Inwieweit die Biomasse und die in der Region anfallenden Grünabfälle energetisch beziehungsweise stofflich verwertet werden können, werde zurzeit im Rahmen einer mit EU-Mitteln geförderten Studie untersucht, so der Zweckverband. Unabhängig davon sollen die getrockneten Abfälle, die hinsichtlich des Brennwertes dem der rheinischen Braunkohle entsprechen, bis 2016 unverändert als Ersatzbrennstoff in industriellen Kraftwerken eingesetzt werden. „Auch wenn wir bereit wären, für eine nachhaltige Entwicklung die Sortieranlage auszubauen und dafür zehn Millionen Euro in die Hand zu nehmen, birgt die derzeitige Rechtslage ein nicht unerhebliches Investitionsrisiko“ erklärte der Verbandsvorsteher des Zweckverbandes, Landrat Heinz Onnertz, während einer Pressekonferenz zur Vorstellung der Ergebnisse. Er bezieht sich dabei auf den vorliegenden Arbeitsentwurf für die Neuordnung des Kreislaufwirtschafts- und Abfallgesetzes, in dem unter anderem die Einführung einer gesonderten Wertstofftonne diskutiert wird. „In einer Wertstofftonne sollen zukünftig nicht nur Verpackungsabfälle, sondern alle verwertbaren Materialien bei den Haushalten getrennt erfasst werden. Die Ausgangssituation für eine Nachsortierung des Abfalls wäre dann eine komplett andere“, erläuterte Onnertz.

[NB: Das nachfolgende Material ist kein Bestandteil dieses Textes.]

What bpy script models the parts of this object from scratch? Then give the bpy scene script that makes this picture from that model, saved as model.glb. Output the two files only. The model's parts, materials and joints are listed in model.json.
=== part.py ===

„Gleichzeitig hat der Versuch gezeigt, wo finanziell die Wirtschaftlichkeitsgrenze für oder gegen das weitergehende Aufbereiten von Hausmüll liegt“, erklärte Max Monzel, Geschäftsführer des Zweckverbandes. „Das ist ein großer Vorteil, der sich ab 2012 bei der Vermarktung der Ersatzbrennstoffe positiv auswirken wird“, fügte er hinzu. Für den Zweckverband RegAb spricht auch nichts dagegen, das bisherige Konzept, das nach der Europäischen Abfallrahmenrichtlinie eine 100-prozentige Verwertung darstellt, beizubehalten. „Den Bürgern bleibt die Biotonne erspart, Rohstoffe werden energetisch verwertet und die Entsorgungskosten liegen weit unter dem Bundesdurchschnitt“ so Monzel.